La Cia ha inaugurato un nuovo polo operativo dedicato alla Cina: è il China Mission Center, che si occuperà di organizzare l’intelligence su Pechino e contrastare le attività di spionaggio cinesi ai danni degli Stati Uniti. È uno dei cambiamenti alla struttura organizzativa della Central Intelligence Agency, voluti dal nuovo direttore William J. Burns, che riflettono le priorità dei nuovi tempi. Come delinea il Washington Post, l’America si prepara a un confronto profondo, completo e duraturo con il gigante orientale, ormai cresciuto oltre i livelli di guardia.
Questa riorganizzazione «serve a rafforzare il nostro lavoro collettivo sulla minaccia geopolitica più importante di questo secolo, cioè un governo cinese sempre più ostile», ha spiegato Burns. La sfida supera, secondo molti analisti, quella con l’Unione Sovietica, che aveva segnato la seconda metà del XX secolo. La Cina è un avversario più pericoloso perché gode di un enorme potere economico e, in questo senso ha legami fortissimi con gli stessi Stati Uniti. Ha anche una portata globale maggiore, più forte e decisa. La Cina, sostiene l’ex direttore John O. Brennan, «merita il nostro impegno più grande».
Per questo la Cia dedicherà alla Cina un numero maggiore di funzionari, linguisti, tecnici specialisti in tutto il mondo. Il loro obiettivo sarà raccogliere informazioni sensibili sul Paese e contrastarne gli interessi. Saranno coinvolte sempre più persone che sanno il mandarino. Tra il capo della Cia e i vertici del Mission Center ci saranno riunioni settimanali, che riguarderanno anche altre figure dell’agenzia, in modo da definire una strategia coerente e coesa.
La Cia, in modo graduale ma chiaro, ha spostato negli ultimi anni la sua attenzione dalla lotta al terrorismo ai cosiddetti hard target. Dal 2017 ha creato, sotto la direzione di Mike Pompeo, dei centri dedicati all’Iran e alla Corea del Nord, nel tentativo di aumentare le pressioni in vista di un accordo. Gina Haspel ha proseguito in questa direzione, potenziando l’attività di intelligence su Russia e, appunto, Cina.

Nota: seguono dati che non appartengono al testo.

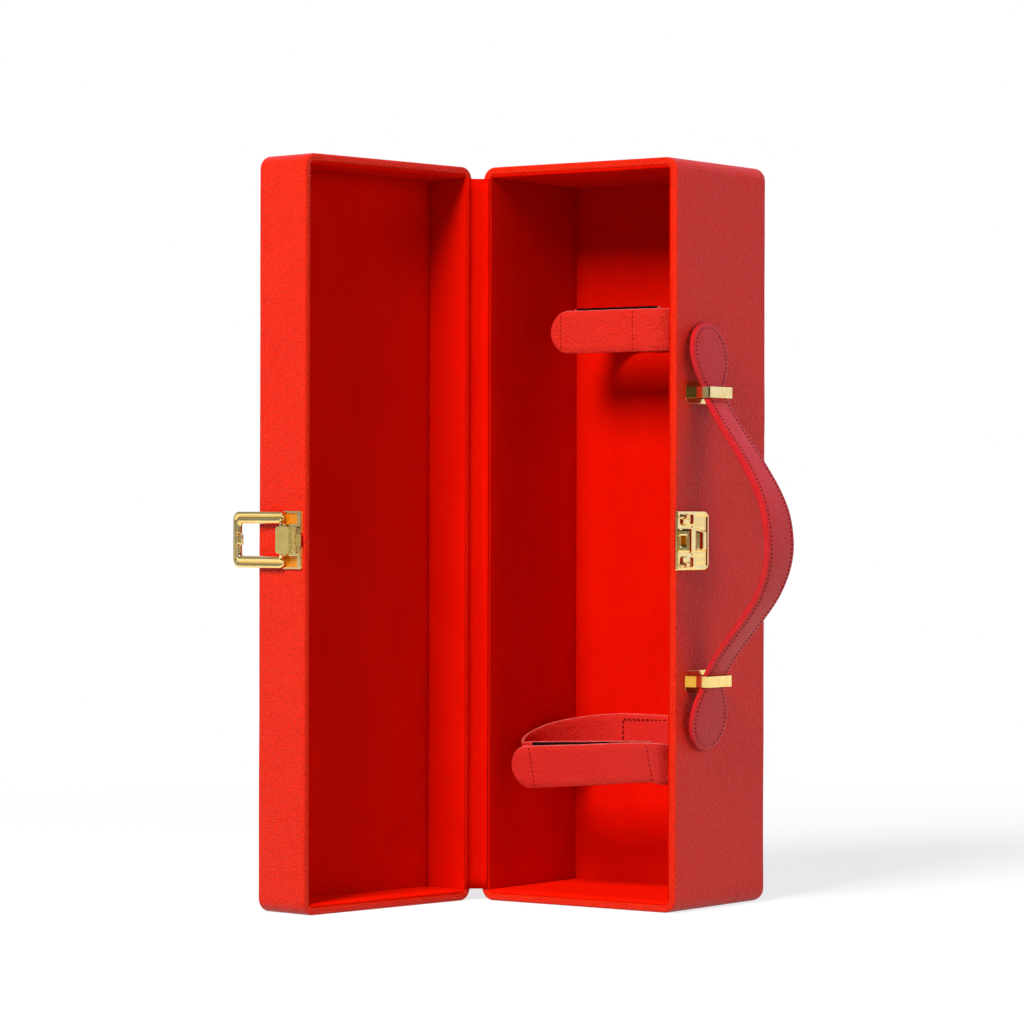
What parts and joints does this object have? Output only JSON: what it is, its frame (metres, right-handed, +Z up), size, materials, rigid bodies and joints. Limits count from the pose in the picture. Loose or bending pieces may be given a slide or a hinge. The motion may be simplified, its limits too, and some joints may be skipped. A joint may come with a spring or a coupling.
{
  "type": "bottle case",
  "caption": "Upright leather-covered box for one bottle with a side-hinged lid, velvet lining, hook-and-loop bottle straps, draw latch and strap handle in loops.",
  "frame": {"origin": "centre of the body's base, on the surface it stands on", "axes": "+Z up along the height, the body's open front faces -Y, the latch and handle side faces +X, the hinge side faces -X"},
  "size_m": [0.2239, 0.2013, 0.36],
  "materials": {
    "case_leather": "satin",
    "handle_leather": "satin",
    "strap_leather": "satin",
    "velvet": "matte",
    "case_board": "matte",
    "polished_gold": "polished",
    "satin_gold": "satin",
    "hook_and_loop": "matte",
    "thread": "matte"
  },
  "bodies": {
    "case_body": {"body_back_board": "case_board", "body_back_lining": "velvet", "body_base_leather": "case_leather", "body_bottom_board": "case_board", "body_bottom_lining": "velvet", "body_hinge_board": "case_board", "body_hinge_lining": "velvet", "body_latch_board": "case_board", "body_latch_lining": "velvet", "body_leather_wrap": "case_leather", "body_strap_band": "strap_leather", "body_strap_loop_tape": "hook_and_loop", "body_top_board": "case_board", "body_top_lining": "velvet", "catch_plate": "polished_gold", "catch_rivets": "polished_gold", "handle_loop_rivets": "polished_gold", "handle_lower_loop": "satin_gold", "handle_upper_loop": "satin_gold", "hinge_spine_leather": "case_leather", "hinge_velvet_strip": "velvet", "neck_strap_band": "strap_leather", "neck_strap_loop_tape": "hook_and_loop"},
    "lid": {"latch_base_plate": "polished_gold", "latch_pin": "polished_gold", "latch_rivets": "polished_gold", "lid_base_leather": "case_leather", "lid_bottom_board": "case_board", "lid_bottom_lining": "velvet", "lid_front_board": "case_board", "lid_front_lining": "velvet", "lid_hinge_board": "case_board", "lid_hinge_lining": "velvet", "lid_latch_board": "case_board", "lid_latch_lining": "velvet", "lid_leather_wrap": "case_leather", "lid_top_board": "case_board", "lid_top_lining": "velvet"},
    "latch_lever": {"latch_lever": "satin_gold"},
    "latch_bail": {"latch_bail": "polished_gold"},
    "handle_grip": {"handle_grip": "handle_leather", "handle_lower_slope": "handle_leather", "handle_upper_slope": "handle_leather"},
    "handle_upper_end": {"handle_upper_end": "handle_leather"},
    "handle_lower_end": {"handle_lower_end": "handle_leather"},
    "neck_strap_tab": {"neck_strap_hook_tape": "hook_and_loop", "neck_strap_tab": "strap_leather"},
    "body_strap_tab": {"body_strap_hook_tape": "hook_and_loop", "body_strap_tab": "strap_leather"}
  },
  "joints": [
    {"name": "lid_hinge", "type": "hinge", "parent": "case_body", "child": "lid", "pos_m": [-0.06, -0.0406, 0.18], "axis": [0, 0, 1], "range_deg": [-82.8, 97.2], "deforming": ["hinge_velvet_strip", "hinge_spine_leather"]},
    {"name": "latch_lever_hinge", "type": "hinge", "parent": "lid", "child": "latch_lever", "pos_m": [-0.07761, -0.15842, 0.1772], "axis": [0, 0, -1], "range_deg": [-110, 0]},
    {"name": "latch_bail_hinge", "type": "hinge", "parent": "latch_lever", "child": "latch_bail", "pos_m": [-0.08817, -0.1583, 0.1772], "axis": [0, 0, 1], "range_deg": [0, 180]},
    {"name": "handle_press", "type": "slide", "parent": "case_body", "child": "handle_grip", "axis": [1, 0, 0], "range_m": [-0.03, 0], "deforming": ["handle_upper_slope", "handle_lower_slope"]},
    {"name": "handle_upper_end_slide", "type": "slide", "parent": "handle_grip", "child": "handle_upper_end", "axis": [0.9438, 0, 0.3306], "range_m": [0, 0.03189]},
    {"name": "handle_lower_end_slide", "type": "slide", "parent": "handle_grip", "child": "handle_lower_end", "axis": [0.9438, 0, -0.3306], "range_m": [0, 0.03189]},
    {"name": "neck_strap_opening", "type": "hinge", "parent": "case_body", "child": "neck_strap_tab", "pos_m": [0.0234, -0.0091, 0.279], "axis": [0, 0, -1], "range_deg": [-110, 0]},
    {"name": "body_strap_opening", "type": "hinge", "parent": "case_body", "child": "body_strap_tab", "pos_m": [0.0385, -0.0339, 0.069], "axis": [0, 0, -1], "range_deg": [-110, 0]}
  ],
  "couplings": [
    {"joint": "handle_upper_end_slide", "follows": "handle_press", "ratio": -1.0596},
    {"joint": "handle_lower_end_slide", "follows": "handle_press", "ratio": -1.0596}
  ]
}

Adesso serve una nuova ristrutturazione: i centri su Iran e Corea del Nord saranno riassorbiti da poli dedicati al Medioriente e all’Asia, secondo una strategia che prevede il coinvolgimento anche dei Paesi vicini, in un’ottica di pressione corale. Mentre la Cina – che è una situazione a sé, unica per dimensioni, pericolosità e potenza – sarà in cima alle priorità dell’agenzia e richiederà un impegno esteso, dal raccoglimento di informazioni all’analisi e alla implementazione degli strumenti tecnologici.
Tra le novità introdotte, oltre a uno snellimento dei tempi e delle procedure per l’ingaggio (prima, per ragioni di sicurezza, potevano durare anche due anni. Ora si pensa di portarle a sei mesi), c’è l’inserimento di un Chief Technology Officer e un Transnational and Technology Mission Center, che si occuperà del settore tech, con un programma pensato per attirare lavoratori delle più grandi aziende digitali americane, perché lavorino per qualche anno nell’agenzia e la aiutino a chiudere il gap che si è creato sul fronte tecnologico. In questo senso la Cia riconosce il suo svantaggio rispetto alle grandi aziende private, che ha creato problemi importanti anche di recente.
Come ricorda questo articolo del New York Times, alle agenzie di intelligence straniere per compromettere le operazioni della Cia spesso sono bastate poche ricerche online con cui hanno individuato agenti e informatori.
Un salto in avanti appare fondamentale, soprattutto in vista della sfida, ormai decisiva, con Pechino.